Thursday, February 2, 2012

the quietness of it all

i love my days. i love it when the house is so quiet. very rarely do i turn on the television during the day...sometimes, the cd player or radio, but tv has become such a waste of good energy and electricity when i have so many productive things to do. sometimes i just sit and listen. i may hear the rain...the neighbor's dog (or quite possibly my dog!)...birds, the wind, the clicking of my knitting, the gurgle and hiss of the coffeepot, the cats chasing each other on the porch, the crackle of a fire on those days, few and far between, when it's been cold enough to build a fire...so many things that are comforting...that allow me to bathe in the quiet and actually hear my own thoughts.

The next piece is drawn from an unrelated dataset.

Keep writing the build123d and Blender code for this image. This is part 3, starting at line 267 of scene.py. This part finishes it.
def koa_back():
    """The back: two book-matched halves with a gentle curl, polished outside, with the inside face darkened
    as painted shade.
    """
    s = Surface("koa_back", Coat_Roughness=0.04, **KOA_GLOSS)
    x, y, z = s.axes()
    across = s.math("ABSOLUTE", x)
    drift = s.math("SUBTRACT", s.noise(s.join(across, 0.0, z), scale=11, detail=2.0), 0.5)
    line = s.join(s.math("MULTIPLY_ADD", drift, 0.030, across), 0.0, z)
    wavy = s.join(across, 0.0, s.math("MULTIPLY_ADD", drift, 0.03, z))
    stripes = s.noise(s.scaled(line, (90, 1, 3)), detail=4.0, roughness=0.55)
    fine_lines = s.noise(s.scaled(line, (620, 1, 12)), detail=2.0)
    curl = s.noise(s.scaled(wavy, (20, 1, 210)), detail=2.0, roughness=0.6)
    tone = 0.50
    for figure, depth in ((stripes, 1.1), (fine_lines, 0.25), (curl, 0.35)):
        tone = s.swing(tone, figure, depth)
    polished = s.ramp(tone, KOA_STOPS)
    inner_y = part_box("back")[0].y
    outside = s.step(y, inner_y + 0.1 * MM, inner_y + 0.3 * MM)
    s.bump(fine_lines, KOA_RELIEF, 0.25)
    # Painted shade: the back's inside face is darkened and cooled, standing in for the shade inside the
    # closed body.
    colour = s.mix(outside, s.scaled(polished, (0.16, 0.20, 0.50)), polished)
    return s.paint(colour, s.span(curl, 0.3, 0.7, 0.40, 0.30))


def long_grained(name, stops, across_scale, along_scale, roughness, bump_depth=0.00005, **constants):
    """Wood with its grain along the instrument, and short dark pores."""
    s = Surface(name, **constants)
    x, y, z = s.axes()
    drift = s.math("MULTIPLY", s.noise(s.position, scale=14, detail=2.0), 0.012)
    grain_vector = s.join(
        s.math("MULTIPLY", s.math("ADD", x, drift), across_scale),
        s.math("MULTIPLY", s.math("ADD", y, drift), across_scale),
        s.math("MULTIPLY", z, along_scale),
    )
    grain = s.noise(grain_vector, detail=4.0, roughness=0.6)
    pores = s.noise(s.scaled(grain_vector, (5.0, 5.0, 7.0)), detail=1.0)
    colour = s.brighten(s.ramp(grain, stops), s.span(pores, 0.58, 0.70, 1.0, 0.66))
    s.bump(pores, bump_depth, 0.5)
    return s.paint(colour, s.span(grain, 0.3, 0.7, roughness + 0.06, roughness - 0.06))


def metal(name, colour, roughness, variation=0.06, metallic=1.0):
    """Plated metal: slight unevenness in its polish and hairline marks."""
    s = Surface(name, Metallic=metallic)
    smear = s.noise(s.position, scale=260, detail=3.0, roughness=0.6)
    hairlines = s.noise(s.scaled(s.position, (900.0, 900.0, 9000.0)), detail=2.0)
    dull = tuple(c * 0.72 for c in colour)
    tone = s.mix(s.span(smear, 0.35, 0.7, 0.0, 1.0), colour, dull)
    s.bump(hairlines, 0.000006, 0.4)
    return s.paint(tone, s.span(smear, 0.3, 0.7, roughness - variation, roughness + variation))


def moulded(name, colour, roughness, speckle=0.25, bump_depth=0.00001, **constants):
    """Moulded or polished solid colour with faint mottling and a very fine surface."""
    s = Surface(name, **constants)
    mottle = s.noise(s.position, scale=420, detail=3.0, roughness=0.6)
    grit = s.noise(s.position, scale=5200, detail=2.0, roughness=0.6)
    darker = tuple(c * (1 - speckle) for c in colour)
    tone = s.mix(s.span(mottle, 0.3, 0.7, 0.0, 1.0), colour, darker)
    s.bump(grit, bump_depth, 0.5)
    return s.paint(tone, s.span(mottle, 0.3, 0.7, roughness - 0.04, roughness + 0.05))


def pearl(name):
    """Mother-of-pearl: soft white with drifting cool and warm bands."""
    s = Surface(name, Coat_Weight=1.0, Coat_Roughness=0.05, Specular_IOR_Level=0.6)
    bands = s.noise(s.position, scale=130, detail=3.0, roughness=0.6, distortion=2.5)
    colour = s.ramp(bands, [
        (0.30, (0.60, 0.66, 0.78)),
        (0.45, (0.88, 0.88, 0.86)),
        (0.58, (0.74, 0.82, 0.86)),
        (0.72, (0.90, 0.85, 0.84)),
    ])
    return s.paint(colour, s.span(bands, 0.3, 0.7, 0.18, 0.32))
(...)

there's a voice in me that isn't always heard...not even by my own self...and in quiet times, it's allowed to bubble up. i listen. it's the voice of reason...the voice of calm...the voice that always knows...the voice that speaks the truth i have inside. sometimes i argue with it...sometimes i just frown and shake my head. sometimes i just breathe deeply and listen. there are things i know, that this voice also knows...things that must be brought forth from the depths and released. most of the time when the voice is speaking to me, i work...i make lovelies...sometimes i talk, i ask my self questions...and yes, sometimes i answer. but, i'm quiet...

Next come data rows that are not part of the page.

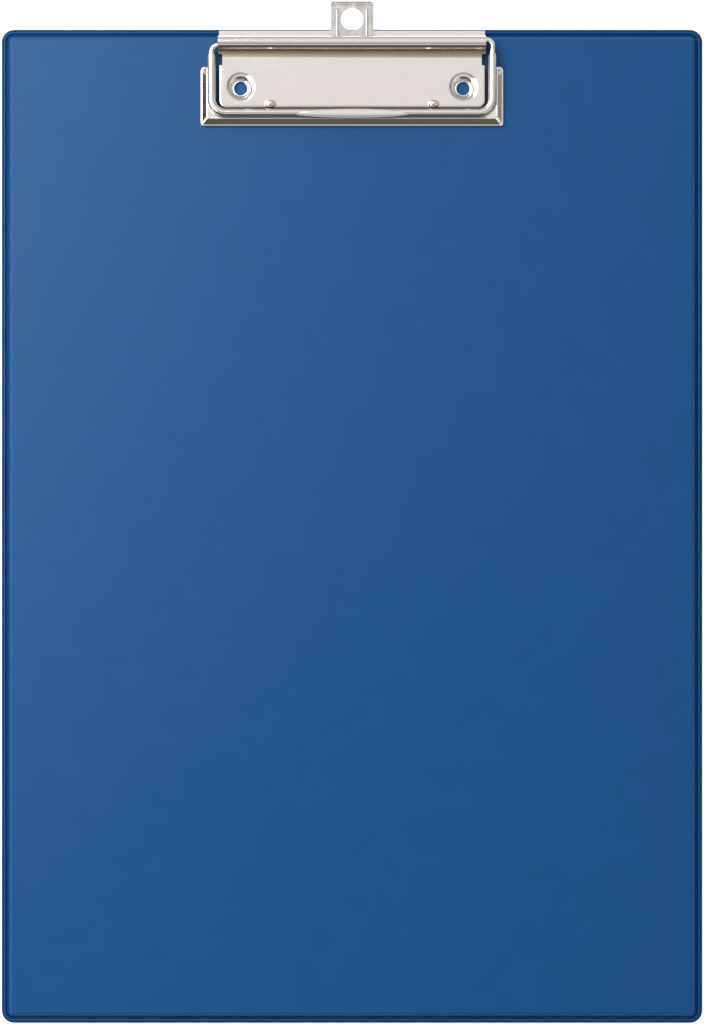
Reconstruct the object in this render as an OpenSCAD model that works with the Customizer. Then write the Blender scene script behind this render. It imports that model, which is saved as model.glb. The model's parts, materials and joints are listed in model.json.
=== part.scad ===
// A4 clipboard with a wire-spring clip and a pull-out hanging loop.
// The board lies flat: X is its width, +Y points to the clip's end and +Z out of the front face.
// The origin is the middle of the back face.

/* [Board] */
// Width of the board over its welded rim
board_w = 225; // [180:1:260]
// Length of the board over its welded rim
board_l = 319; // [220:1:380]
// Radius of the board's corners in plan
board_corner_r = 4; // [3.7:0.1:12]
// Thickness of the greyboard core
core_t = 2; // [1.4:0.1:3]
// Thickness of each cover film
film_t = 0.25; // [0.15:0.05:0.4]
// Width of the rounded bead outside the weld
rim_bead_w = 1.2; // [0.8:0.1:1.5]
// Height of that bead above the back cover
rim_bead_h = 0.65; // [0.5:0.05:1]
// Width of the pressed weld line
weld_w = 0.5; // [0.3:0.1:0.8]
// Width of the film's slope from the weld line up to the face
slope_w = 1.8; // [1.3:0.1:2.1]

/* [Spring wire] */
// Diameter of the wire
wire_d = 1.7; // [1.3:0.1:2]
// Gap between the two bars that lie side by side in the spine
bar_gap = 0.1; // [0.05:0.05:0.2]
// Distance from each bar's free end to the end of the spine
bar_end_gap = 1.5; // [0.5:0.5:8]
// Radius of the wire's bends outside the spine, on its centreline
rear_bend_r = 1.95; // [1.4:0.05:2.1]
// Radius of the wire's front corners, on its centreline
front_bend_r = 4.5; // [3.5:0.5:9]

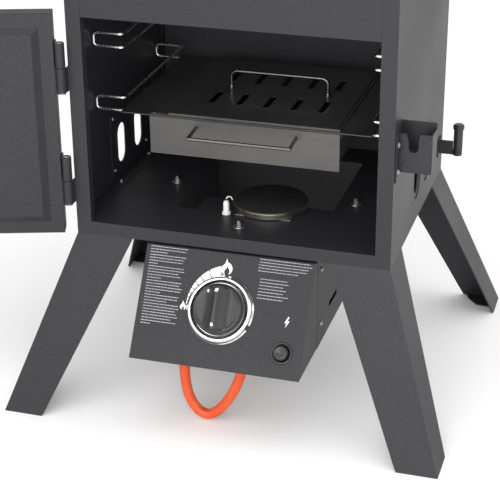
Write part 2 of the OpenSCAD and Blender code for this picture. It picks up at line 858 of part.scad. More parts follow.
electrode_at = [174, 69];
module igniter_electrode() {
    color("white") cab() translate([electrode_at[0], electrode_at[1], pan_h]) {
        cylinder(r = 5.5, h = 3);
        translate([0, 0, 3]) cylinder(r = 3.8, h = 12);
        translate([0, 0, 15]) cylinder(r1 = 3.8, r2 = 2.6, h = 3);
        wire([[0, 0, 16], [0, 0, 21], [2, 2, 23], [5, 5, 21.5], [6.5, 6.5, 17]], 0.8);
    }
}

// ---- Hose and regulator ----

clip_y = 50;
clip_z = -79;
module hose_clip() {
    x0 = console_x + sheet;
    hose_x = body_w / 2 - 52;
    color(steel) cab() {
        difference() {
            translate([hose_x, clip_y - 6, clip_z]) rotate([-90, 0, 0]) cylinder(r = hose_d / 2 + 2.4, h = 12);
            translate([hose_x, clip_y - 7, clip_z]) rotate([-90, 0, 0]) cylinder(r = hose_d / 2 + 1, h = 14);
        }
        box([x0, hose_x - hose_d / 2 - 1.2], [clip_y - 6, clip_y + 6], [clip_z + 1, clip_z + 2.4]);
        box([x0, x0 + 1.4], [clip_y - 6, clip_y + 6], [clip_z + 1, clip_z + 14]);
    }
}

module hose_fitting() {
    color([0.78, 0.70, 0.42]) cab() translate([222, -30, 0]) {
        translate([0, 0, -108]) cylinder(r = 10.5, h = 12, $fn = 6);
        translate([0, 0, -118]) cylinder(r1 = 7.2, r2 = 8.6, h = 10);
    }
}

// Catmull-Rom point between b and c
function at(path, i) = path[max(0, min(len(path) - 1, i))];

function unit(v) = v / norm(v);

// The hose runs in planes nearly across X or along the floor, so this side vector never vanishes
function ring(c, dir, sides) =
    let (s = unit(cross(dir, abs(dir[0]) > 0.9 ? [0, 0, 1] : [0.35, 1, 0.2])), u = cross(s, dir))
    [for (k = [0 : sides - 1]) c + hose_d / 2 * (cos(k * 360 / sides) * s + sin(k * 360 / sides) * u)];

module gas_hose() {
    sides = 10;
    path = hose_route;
    n = len(path);
    dirs = [for (i = [0 : n - 1]) unit(at(path, i + 1) - at(path, i - 1))];
    points = [for (i = [0 : n - 1]) each ring(path[i], dirs[i], sides)];
    walls = [for (i = [0 : n - 2], k = [0 : sides - 1])
        [i * sides + k, i * sides + (k + 1) % sides, (i + 1) * sides + (k + 1) % sides, (i + 1) * sides + k]];
    ends = [[for (k = [sides - 1 : -1 : 0]) k], [for (k = [0 : sides - 1]) (n - 1) * sides + k]];
    color("orange") polyhedron(points = points, faces = concat(walls, ends));
}

module regulator_body() {
    color([0.55, 0.56, 0.58]) translate([regulator_at[0], regulator_at[1], 0]) rotate([0, 0, 180]) {
        translate([0, 0, 0]) cylinder(r = 24, h = 10);
        translate([0, 0, 10]) cylinder(r = 28, h = 4);
        translate([0, 0, 14]) cylinder(r1 = 25, r2 = 18, h = 8);
        translate([0, 0, 22]) cylinder(r = 8, h = 5);
        translate([-36, 0, 7]) rotate([0, 90, 0]) cylinder(r = 7, h = 16);
        translate([20, 0, 8]) rotate([0, 90, 0]) cylinder(r = 6, h = 16);
    }
}

module regulator_nut() {
    color([0.78, 0.70, 0.42]) translate([regulator_at[0] - 54, regulator_at[1], 10]) rotate([0, 90, 0])
        cylinder(r = 10, h = 18, $fn = 6);
}

// ---- Trays, lid and box on the lower guides ----

module carrier_tray() {
    z0 = tray_z;
    hx = (body_w - hole_w) / 2;
    color(enamel) cab() {
        difference() {
            box([tray_x, tray_x + tray_w], [tray_y, tray_y + tray_d], [z0, z0 + tray_t]);
            box([hx, hx + hole_w], [hole_y, hole_y + hole_d], [z0 - 1, z0 + 3]);
        }
        for (s = [0, 1]) {
            web = s == 0 ? [hx - 6.8, hx - 5.6] : [body_w - hx + 5.6, body_w - hx + 6.8];
            lip = s == 0 ? [hx - 6.8, hx + 0.2] : [body_w - hx - 0.2, body_w - hx + 6.8];
            box(web, [tray_y + 4, tray_y + tray_d - 6], [rail_z, z0]);
            box(lip, [tray_y + 4, tray_y + tray_d - 6], [rail_z, rail_z + sheet]);
        }
    }
}

module chip_box() {
    x0 = (body_w - box_w) / 2;
    hx = (body_w - hole_w) / 2;
    z1 = rail_z - 0.3;
    top = rail_z + sheet + 0.3;
    z0 = tray_z - 0.5 - box_h;
    color(steel) cab() {
        box([x0, x0 + box_w], [box_y - 2, box_y - 0.8], [z0, tray_z - 0.5]);
        difference() {
            box([hx + 2, body_w - hx - 2], [box_y - 1, 284], [z0 + 1, top + sheet]);
            box([hx + 3, body_w - hx - 3], [box_y - 0.8, 283], [z0 + 2, top + 5]);
        }
        box([hx - 4.6, hx + 3], [box_y + 4, 284], [top, top + sheet]);
        box([body_w - hx - 3, body_w - hx + 4.6], [box_y + 4, 284], [top, top + sheet]);
        wire([[139, box_y - 2, 132], [139, 29, 129], [267, 29, 129], [267, box_y - 2, 132]], 2.2);
    }
}

module chip_lid() {
    x0 = (body_w - lid_w) / 2;
    color(enamel) cab() difference() {
        union() {
            box([x0, x0 + lid_w], [lid_y, lid_y + lid_d], [lid_z, lid_z + 1.2]);
            box([x0 + 24, x0 + lid_w], [lid_y, lid_y + 1.2], [lid_z, lid_z + 3.4]);
            for (x = [x0 + 4, x0 + lid_w - 7]) box([x, x + 3], [lid_y, lid_y + lid_d], [lid_z, lid_z + 2.6]);
        }
        for (i = [0 : 4], y = slot_ys) translate([slot_x + i * slot_pitch, y, lid_z - 1]) round_slot(8, 42, 8);
        for (x = handle_x) translate([x, handle_y, lid_z - 1]) cylinder(r = 2.5, h = 6);
    }
}

module lid_handle() {
    z = lid_z;
    bend = 8;
    top = 24;
    color(chrome) cab() {
        for (x = handle_x) {
            translate([x, handle_y, z - 6]) cylinder(r = 2.25, h = top - bend + 6);
            translate([x, handle_y, z + 1.2]) cylinder(r = 4.6, h = 4, $fn = 6);
            translate([x, handle_y, z - 4]) cylinder(r = 4.6, h = 4, $fn = 6);
        }
        translate([handle_x[0] + bend, handle_y, z + top - bend]) rotate([90, 0, 0]) rotate([0, 0, 90])
            rotate_extrude(angle = 90) translate([bend, 0]) circle(r = 2.25);
        translate([handle_x[1] - bend, handle_y, z + top - bend]) rotate([90, 0, 0])
            rotate_extrude(angle = 90) translate([bend, 0]) circle(r = 2.25);
        translate([handle_x[0] + bend, handle_y, z + top]) rotate([0, 90, 0])
            cylinder(r = 2.25, h = handle_x[1] - handle_x[0] - 2 * bend);
    }
}

// ---- Upper chamber ----

module water_pan() {
    z = upper_levels[0] + wire_r + 0.3;
    color(enamel) cab() difference() {
        union() {
            translate([tray_x, 62, z]) rounded_plate(tray_w, 240, 20, tray_t);
            translate([55, 76, z - 62]) rounded_plate(290, 212, 18, 62);
        }
        translate([57, 78, z - 60]) rounded_plate(286, 208, 16, 70);
    }
}

module rack(z) {
    zr = z + wire_r + 0.3 + 3;
    x0 = (body_w - rack_w) / 2;
    ring = [[x0, rack_y], [x0 + rack_w, rack_y], [x0 + rack_w, rack_y + rack_d], [x0, rack_y + rack_d]];
    color(chrome) cab() {
        for (i = [0 : 3]) {
            a = ring[i];
            b = ring[(i + 1) % 4];
            rod([a[0], a[1], zr], [b[0], b[1], zr], 3);
            ball([a[0], a[1], zr], 3);
        }
        for (i = [1 : 15]) rod([x0 + i * rack_w / 16, rack_y, zr + 1.6], [x0 + i * rack_w / 16, rack_y + rack_d, zr + 1.6], 1.6);
        rod([x0, rack_y + rack_d / 2, zr - 1], [x0 + rack_w, rack_y + rack_d / 2, zr - 1], 2);
    }
}

module lower_rack() {
    rack(upper_levels[1]);
}

module upper_rack() {
    rack(upper_levels[3]);
}

base_pan();
left_wall();
right_wall();
rear_wall();
divider_bar();
top_panel();
leg_front_left();
leg_front_right();
leg_rear_left();
leg_rear_right();
leg_bolts();
floor_studs();
case_screws();
vent_plates();
lower_wire_guides();
upper_wire_guides();
lower_keeper();
upper_keeper();
side_hook();
hook_peg();
cabinet_hinge_leaves();
hinge_pins();
console_box();
console_panel();
knob_bezel();
gas_valve();
igniter_body();
burner_tube();
burner_bracket();
burner_base();
burner_cap();
igniter_electrode();
hose_clip();
hose_fitting();
gas_hose();
regulator_body();
regulator_nut();
lower_door_shell();
lower_door_liner();
lower_door_hinges();
lower_latch_mount();
lower_latch_lever();
upper_door_shell();
upper_door_liner();
upper_door_hinges();
upper_latch_mount();
upper_latch_lever();
thermometer_case();
thermometer_dial();
thermometer_lens();
control_knob();
igniter_button();
carrier_tray();
chip_box();
chip_lid();
lid_handle();
water_pan();
lower_rack();
upper_rack();
top_damper();
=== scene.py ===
"""Looks of the vertical gas water smoker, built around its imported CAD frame."""

import json
import math
import random

import bmesh
import bpy
from mathutils import Matrix, Vector


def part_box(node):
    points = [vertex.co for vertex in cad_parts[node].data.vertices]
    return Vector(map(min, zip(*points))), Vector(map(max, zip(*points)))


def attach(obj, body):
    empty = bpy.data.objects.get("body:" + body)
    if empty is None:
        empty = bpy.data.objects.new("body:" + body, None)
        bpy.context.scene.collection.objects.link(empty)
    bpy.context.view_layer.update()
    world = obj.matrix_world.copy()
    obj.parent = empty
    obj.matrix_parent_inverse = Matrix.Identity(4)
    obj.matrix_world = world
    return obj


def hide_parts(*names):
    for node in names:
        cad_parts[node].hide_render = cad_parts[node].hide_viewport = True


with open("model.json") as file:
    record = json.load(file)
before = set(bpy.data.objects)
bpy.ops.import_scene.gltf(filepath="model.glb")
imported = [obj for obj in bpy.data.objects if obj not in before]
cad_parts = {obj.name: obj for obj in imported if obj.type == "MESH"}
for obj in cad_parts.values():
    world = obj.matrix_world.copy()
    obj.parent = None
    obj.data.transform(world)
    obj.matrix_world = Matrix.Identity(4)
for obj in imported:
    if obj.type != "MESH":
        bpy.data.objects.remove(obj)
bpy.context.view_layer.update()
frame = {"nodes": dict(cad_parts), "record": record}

PAN_LO, PAN_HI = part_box("base_pan")
MM = 0.001
BODY_W = (PAN_HI.x - PAN_LO.x) / MM
SHEET = 1.2


def cab(x, y, z):
    """A point given in millimetres from the base pan's front left lower corner."""
    return PAN_LO + Vector((x, y, z)) * MM


# ---- Camera ----

CAMERA_AT = (712.5, -1587.5, 792)
CAMERA_TURN = (-0.2974, 0.44284, -0.00809)
SENSOR = 36
LENS = 108.7596


def camera():
    """Looks along yaw and pitch, in radians, and is turned by roll about that line."""
    yaw, pitch, roll = CAMERA_TURN
    look = Vector((math.sin(yaw) * math.cos(pitch), math.cos(yaw) * math.cos(pitch), -math.sin(pitch)))
    right = Vector((math.cos(yaw), -math.sin(yaw), 0))
    up = right.cross(look)
    right, up = (math.cos(roll) * right + math.sin(roll) * up,
                 -math.sin(roll) * right + math.cos(roll) * up)
    data = bpy.data.cameras.new("camera")
    data.sensor_width = SENSOR
    data.lens = LENS
    data.clip_end = 50
    cam = bpy.data.objects.new("camera", data)
    bpy.context.scene.collection.objects.link(cam)
    m = Matrix((right, up, -look)).transposed().to_4x4()
    m.translation = cab(*CAMERA_AT)
    cam.matrix_world = m
    bpy.context.scene.camera = cam


camera()


# ---- Materials ----

def links(mat):
    return mat.node_tree.nodes, mat.node_tree.links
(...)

this voice...this small voice inside...is me. it's the part of me that needs to be free...to be given permission to let go....or hold tighter...or move forward....whatever. it's the part that gets buried in the evenings, when the television comes on and there are housewifely things to do...when i am no longer alone in the quiet. the voice....it does get buried...or hidden...but it stays quiet...if it speaks, i don't hear it...or i ignore....because i haven't learned yet...YET...that the voice is me...it is my heart, my soul, my being that needs to be allowed a voice of its own all the time, not just in the quietness of the days. i still hide it, my voice.

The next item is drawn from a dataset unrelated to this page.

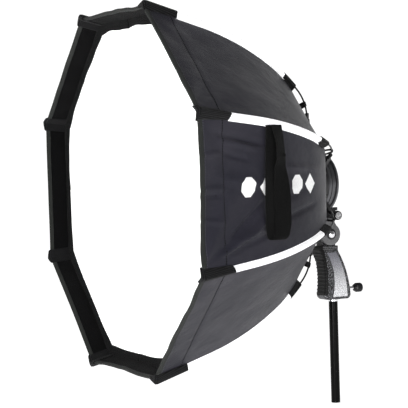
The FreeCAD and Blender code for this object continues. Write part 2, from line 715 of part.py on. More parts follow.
doc.recompute()
for obj in doc.Objects:
    if {"Invalid", "Error"} & set(obj.State):
        raise RuntimeError(f"{obj.Name} failed: {obj.State}")
labels = [obj.Label for obj in NODES]
if len(set(labels)) != len(labels):
    raise RuntimeError(f"two nodes have one name: {sorted(labels)}")
for obj in NODES:
    shape = obj.Shape
    if shape.isNull() or not shape.isValid() or not shape.Solids:
        raise RuntimeError(f"{obj.Label} has no sound solid")
    if any(solid.Volume <= 0 for solid in shape.Solids):
        raise RuntimeError(f"{obj.Label} holds an empty solid")

os.makedirs("parts", exist_ok=True)
for obj in NODES:
    obj.Shape.exportStep(f"parts/{obj.Label}.step")
print(len(NODES), "nodes written")
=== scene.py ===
import math
from functools import partial

import bmesh
import bpy
import numpy as np
from mathutils import Matrix, Vector, noise


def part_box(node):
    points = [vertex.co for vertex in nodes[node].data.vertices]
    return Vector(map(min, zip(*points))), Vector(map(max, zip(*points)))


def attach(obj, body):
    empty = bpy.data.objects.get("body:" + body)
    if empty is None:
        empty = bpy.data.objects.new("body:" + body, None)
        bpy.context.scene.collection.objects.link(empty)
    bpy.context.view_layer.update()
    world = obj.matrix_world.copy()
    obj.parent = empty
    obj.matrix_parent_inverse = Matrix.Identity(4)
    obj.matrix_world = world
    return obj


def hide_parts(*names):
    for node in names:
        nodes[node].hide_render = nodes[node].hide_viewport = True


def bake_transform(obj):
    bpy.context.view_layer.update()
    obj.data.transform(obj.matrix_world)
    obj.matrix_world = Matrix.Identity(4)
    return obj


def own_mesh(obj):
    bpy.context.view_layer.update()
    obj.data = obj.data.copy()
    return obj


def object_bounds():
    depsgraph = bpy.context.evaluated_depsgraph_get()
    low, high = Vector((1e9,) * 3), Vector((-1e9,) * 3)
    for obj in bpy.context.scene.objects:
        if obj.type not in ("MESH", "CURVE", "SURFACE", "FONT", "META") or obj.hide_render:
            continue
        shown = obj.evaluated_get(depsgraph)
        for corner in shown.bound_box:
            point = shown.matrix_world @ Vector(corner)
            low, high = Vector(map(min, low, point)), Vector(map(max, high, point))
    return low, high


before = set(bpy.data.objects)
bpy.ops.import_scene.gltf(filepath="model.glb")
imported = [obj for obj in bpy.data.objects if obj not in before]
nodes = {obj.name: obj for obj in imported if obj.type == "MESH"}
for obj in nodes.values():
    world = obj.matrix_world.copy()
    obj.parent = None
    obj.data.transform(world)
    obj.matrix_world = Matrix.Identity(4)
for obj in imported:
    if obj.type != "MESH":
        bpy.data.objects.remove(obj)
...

i love my quiet days, when the voice and i can sit and be one. i long for the time when the voice comes, loud and strong, into the evenings as well. it will be very good, i think....and i feel the bubble rising.

1 comment:

  1. Protect this voice. You have to give it time to speak. It's the part of you that is honest and will always talk about the real you. We all need to listen to our quiet voice.